---- SUPPLIED DATA

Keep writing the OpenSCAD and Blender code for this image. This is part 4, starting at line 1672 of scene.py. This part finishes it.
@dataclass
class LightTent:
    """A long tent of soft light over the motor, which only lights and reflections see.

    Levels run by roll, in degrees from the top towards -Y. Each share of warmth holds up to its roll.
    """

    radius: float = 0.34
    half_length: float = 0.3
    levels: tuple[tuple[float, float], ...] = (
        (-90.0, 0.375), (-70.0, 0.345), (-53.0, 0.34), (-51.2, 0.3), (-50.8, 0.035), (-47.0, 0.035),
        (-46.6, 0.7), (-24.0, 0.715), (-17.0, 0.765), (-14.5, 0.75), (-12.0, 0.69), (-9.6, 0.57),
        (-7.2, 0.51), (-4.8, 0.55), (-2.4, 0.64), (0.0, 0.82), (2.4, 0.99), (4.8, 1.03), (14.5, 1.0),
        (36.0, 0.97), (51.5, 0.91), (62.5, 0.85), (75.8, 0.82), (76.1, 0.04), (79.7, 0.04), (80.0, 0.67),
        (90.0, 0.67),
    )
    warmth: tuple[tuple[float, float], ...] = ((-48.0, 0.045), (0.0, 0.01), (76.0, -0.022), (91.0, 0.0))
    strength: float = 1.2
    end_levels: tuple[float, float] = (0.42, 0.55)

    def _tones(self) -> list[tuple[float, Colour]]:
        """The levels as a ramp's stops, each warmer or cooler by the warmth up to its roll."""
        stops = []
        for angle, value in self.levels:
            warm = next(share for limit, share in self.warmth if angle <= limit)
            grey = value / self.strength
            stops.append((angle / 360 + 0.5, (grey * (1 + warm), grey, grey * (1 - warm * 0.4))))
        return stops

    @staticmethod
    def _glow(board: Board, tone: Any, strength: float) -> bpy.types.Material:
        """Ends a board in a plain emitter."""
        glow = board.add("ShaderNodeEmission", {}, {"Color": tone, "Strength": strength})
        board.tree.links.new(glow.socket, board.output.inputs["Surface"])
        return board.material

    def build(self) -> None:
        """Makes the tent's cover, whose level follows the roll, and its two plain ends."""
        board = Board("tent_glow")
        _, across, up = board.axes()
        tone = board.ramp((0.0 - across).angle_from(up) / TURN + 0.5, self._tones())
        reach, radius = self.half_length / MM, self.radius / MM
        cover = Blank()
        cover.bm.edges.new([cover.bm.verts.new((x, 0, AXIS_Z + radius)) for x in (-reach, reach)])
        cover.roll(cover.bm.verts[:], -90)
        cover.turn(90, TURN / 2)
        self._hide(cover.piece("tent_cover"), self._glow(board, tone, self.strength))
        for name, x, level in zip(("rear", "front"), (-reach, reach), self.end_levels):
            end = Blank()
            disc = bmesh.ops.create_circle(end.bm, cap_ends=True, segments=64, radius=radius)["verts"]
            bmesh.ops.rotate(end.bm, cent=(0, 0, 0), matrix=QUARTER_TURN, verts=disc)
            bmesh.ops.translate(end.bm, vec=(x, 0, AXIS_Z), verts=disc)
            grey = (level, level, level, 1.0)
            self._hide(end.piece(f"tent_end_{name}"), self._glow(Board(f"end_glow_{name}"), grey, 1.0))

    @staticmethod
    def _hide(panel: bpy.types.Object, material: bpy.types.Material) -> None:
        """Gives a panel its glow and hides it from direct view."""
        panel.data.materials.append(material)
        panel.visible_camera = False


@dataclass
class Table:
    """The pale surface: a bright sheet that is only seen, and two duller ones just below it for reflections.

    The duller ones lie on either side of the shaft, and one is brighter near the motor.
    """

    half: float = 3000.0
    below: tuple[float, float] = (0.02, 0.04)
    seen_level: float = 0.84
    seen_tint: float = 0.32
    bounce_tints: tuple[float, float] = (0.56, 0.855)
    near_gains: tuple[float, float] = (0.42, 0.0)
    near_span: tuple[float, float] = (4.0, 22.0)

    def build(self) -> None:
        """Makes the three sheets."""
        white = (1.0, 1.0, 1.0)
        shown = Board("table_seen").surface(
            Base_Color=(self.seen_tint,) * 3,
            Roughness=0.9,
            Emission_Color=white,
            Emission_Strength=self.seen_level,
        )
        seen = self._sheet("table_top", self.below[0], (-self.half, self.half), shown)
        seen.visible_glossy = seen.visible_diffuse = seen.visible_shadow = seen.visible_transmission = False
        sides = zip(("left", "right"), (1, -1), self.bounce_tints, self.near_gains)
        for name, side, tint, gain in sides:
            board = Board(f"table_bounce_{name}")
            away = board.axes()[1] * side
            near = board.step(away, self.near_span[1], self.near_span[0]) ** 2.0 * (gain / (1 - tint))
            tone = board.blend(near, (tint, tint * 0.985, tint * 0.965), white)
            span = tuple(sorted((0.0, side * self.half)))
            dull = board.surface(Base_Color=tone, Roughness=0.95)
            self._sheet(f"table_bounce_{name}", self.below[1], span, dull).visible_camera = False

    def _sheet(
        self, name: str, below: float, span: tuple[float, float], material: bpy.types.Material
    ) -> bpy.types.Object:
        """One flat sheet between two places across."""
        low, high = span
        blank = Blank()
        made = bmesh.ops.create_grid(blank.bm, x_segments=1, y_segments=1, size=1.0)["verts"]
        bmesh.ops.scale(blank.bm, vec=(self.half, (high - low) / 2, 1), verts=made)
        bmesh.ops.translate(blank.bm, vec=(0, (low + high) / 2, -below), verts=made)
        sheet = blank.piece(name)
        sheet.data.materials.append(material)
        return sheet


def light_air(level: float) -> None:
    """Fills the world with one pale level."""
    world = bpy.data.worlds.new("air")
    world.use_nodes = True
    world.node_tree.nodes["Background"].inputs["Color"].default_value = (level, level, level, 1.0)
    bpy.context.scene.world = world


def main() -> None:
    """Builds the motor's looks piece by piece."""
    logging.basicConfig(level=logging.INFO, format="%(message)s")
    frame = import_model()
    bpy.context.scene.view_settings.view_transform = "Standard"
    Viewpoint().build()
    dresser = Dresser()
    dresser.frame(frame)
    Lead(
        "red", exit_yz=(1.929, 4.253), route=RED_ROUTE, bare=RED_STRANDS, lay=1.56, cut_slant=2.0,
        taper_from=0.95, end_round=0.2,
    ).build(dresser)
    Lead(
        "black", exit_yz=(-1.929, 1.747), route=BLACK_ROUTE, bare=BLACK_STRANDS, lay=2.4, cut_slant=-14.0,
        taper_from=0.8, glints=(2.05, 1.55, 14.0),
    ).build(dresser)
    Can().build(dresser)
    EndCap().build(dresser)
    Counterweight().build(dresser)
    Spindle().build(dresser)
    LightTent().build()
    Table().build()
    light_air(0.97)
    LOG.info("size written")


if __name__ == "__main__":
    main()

--------

▶ AIM OF THE EXERCISE
Print the material verbatim, all of it.

▶ RESULT OF THIS EXERCISE
Keep writing the OpenSCAD and Blender code for this image. This is part 4, starting at line 1672 of scene.py. This part finishes it.
@dataclass
class LightTent:
    """A long tent of soft light over the motor, which only lights and reflections see.

    Levels run by roll, in degrees from the top towards -Y. Each share of warmth holds up to its roll.
    """

    radius: float = 0.34
    half_length: float = 0.3
    levels: tuple[tuple[float, float], ...] = (
        (-90.0, 0.375), (-70.0, 0.345), (-53.0, 0.34), (-51.2, 0.3), (-50.8, 0.035), (-47.0, 0.035),
        (-46.6, 0.7), (-24.0, 0.715), (-17.0, 0.765), (-14.5, 0.75), (-12.0, 0.69), (-9.6, 0.57),
        (-7.2, 0.51), (-4.8, 0.55), (-2.4, 0.64), (0.0, 0.82), (2.4, 0.99), (4.8, 1.03), (14.5, 1.0),
        (36.0, 0.97), (51.5, 0.91), (62.5, 0.85), (75.8, 0.82), (76.1, 0.04), (79.7, 0.04), (80.0, 0.67),
        (90.0, 0.67),
    )
    warmth: tuple[tuple[float, float], ...] = ((-48.0, 0.045), (0.0, 0.01), (76.0, -0.022), (91.0, 0.0))
    strength: float = 1.2
    end_levels: tuple[float, float] = (0.42, 0.55)

    def _tones(self) -> list[tuple[float, Colour]]:
        """The levels as a ramp's stops, each warmer or cooler by the warmth up to its roll."""
        stops = []
        for angle, value in self.levels:
            warm = next(share for limit, share in self.warmth if angle <= limit)
            grey = value / self.strength
            stops.append((angle / 360 + 0.5, (grey * (1 + warm), grey, grey * (1 - warm * 0.4))))
        return stops

    @staticmethod
    def _glow(board: Board, tone: Any, strength: float) -> bpy.types.Material:
        """Ends a board in a plain emitter."""
        glow = board.add("ShaderNodeEmission", {}, {"Color": tone, "Strength": strength})
        board.tree.links.new(glow.socket, board.output.inputs["Surface"])
        return board.material

    def build(self) -> None:
        """Makes the tent's cover, whose level follows the roll, and its two plain ends."""
        board = Board("tent_glow")
        _, across, up = board.axes()
        tone = board.ramp((0.0 - across).angle_from(up) / TURN + 0.5, self._tones())
        reach, radius = self.half_length / MM, self.radius / MM
        cover = Blank()
        cover.bm.edges.new([cover.bm.verts.new((x, 0, AXIS_Z + radius)) for x in (-reach, reach)])
        cover.roll(cover.bm.verts[:], -90)
        cover.turn(90, TURN / 2)
        self._hide(cover.piece("tent_cover"), self._glow(board, tone, self.strength))
        for name, x, level in zip(("rear", "front"), (-reach, reach), self.end_levels):
            end = Blank()
            disc = bmesh.ops.create_circle(end.bm, cap_ends=True, segments=64, radius=radius)["verts"]
            bmesh.ops.rotate(end.bm, cent=(0, 0, 0), matrix=QUARTER_TURN, verts=disc)
            bmesh.ops.translate(end.bm, vec=(x, 0, AXIS_Z), verts=disc)
            grey = (level, level, level, 1.0)
            self._hide(end.piece(f"tent_end_{name}"), self._glow(Board(f"end_glow_{name}"), grey, 1.0))

    @staticmethod
    def _hide(panel: bpy.types.Object, material: bpy.types.Material) -> None:
        """Gives a panel its glow and hides it from direct view."""
        panel.data.materials.append(material)
        panel.visible_camera = False


@dataclass
class Table:
    """The pale surface: a bright sheet that is only seen, and two duller ones just below it for reflections.

    The duller ones lie on either side of the shaft, and one is brighter near the motor.
    """

    half: float = 3000.0
    below: tuple[float, float] = (0.02, 0.04)
    seen_level: float = 0.84
    seen_tint: float = 0.32
    bounce_tints: tuple[float, float] = (0.56, 0.855)
    near_gains: tuple[float, float] = (0.42, 0.0)
    near_span: tuple[float, float] = (4.0, 22.0)

    def build(self) -> None:
        """Makes the three sheets."""
        white = (1.0, 1.0, 1.0)
        shown = Board("table_seen").surface(
            Base_Color=(self.seen_tint,) * 3,
            Roughness=0.9,
            Emission_Color=white,
            Emission_Strength=self.seen_level,
        )
        seen = self._sheet("table_top", self.below[0], (-self.half, self.half), shown)
        seen.visible_glossy = seen.visible_diffuse = seen.visible_shadow = seen.visible_transmission = False
        sides = zip(("left", "right"), (1, -1), self.bounce_tints, self.near_gains)
        for name, side, tint, gain in sides:
            board = Board(f"table_bounce_{name}")
            away = board.axes()[1] * side
            near = board.step(away, self.near_span[1], self.near_span[0]) ** 2.0 * (gain / (1 - tint))
            tone = board.blend(near, (tint, tint * 0.985, tint * 0.965), white)
            span = tuple(sorted((0.0, side * self.half)))
            dull = board.surface(Base_Color=tone, Roughness=0.95)
            self._sheet(f"table_bounce_{name}", self.below[1], span, dull).visible_camera = False

    def _sheet(
        self, name: str, below: float, span: tuple[float, float], material: bpy.types.Material
    ) -> bpy.types.Object:
        """One flat sheet between two places across."""
        low, high = span
        blank = Blank()
        made = bmesh.ops.create_grid(blank.bm, x_segments=1, y_segments=1, size=1.0)["verts"]
        bmesh.ops.scale(blank.bm, vec=(self.half, (high - low) / 2, 1), verts=made)
        bmesh.ops.translate(blank.bm, vec=(0, (low + high) / 2, -below), verts=made)
        sheet = blank.piece(name)
        sheet.data.materials.append(material)
        return sheet


def light_air(level: float) -> None:
    """Fills the world with one pale level."""
    world = bpy.data.worlds.new("air")
    world.use_nodes = True
    world.node_tree.nodes["Background"].inputs["Color"].default_value = (level, level, level, 1.0)
    bpy.context.scene.world = world


def main() -> None:
    """Builds the motor's looks piece by piece."""
    logging.basicConfig(level=logging.INFO, format="%(message)s")
    frame = import_model()
    bpy.context.scene.view_settings.view_transform = "Standard"
    Viewpoint().build()
    dresser = Dresser()
    dresser.frame(frame)
    Lead(
        "red", exit_yz=(1.929, 4.253), route=RED_ROUTE, bare=RED_STRANDS, lay=1.56, cut_slant=2.0,
        taper_from=0.95, end_round=0.2,
    ).build(dresser)
    Lead(
        "black", exit_yz=(-1.929, 1.747), route=BLACK_ROUTE, bare=BLACK_STRANDS, lay=2.4, cut_slant=-14.0,
        taper_from=0.8, glints=(2.05, 1.55, 14.0),
    ).build(dresser)
    Can().build(dresser)
    EndCap().build(dresser)
    Counterweight().build(dresser)
    Spindle().build(dresser)
    LightTent().build()
    Table().build()
    light_air(0.97)
    LOG.info("size written")


if __name__ == "__main__":
    main()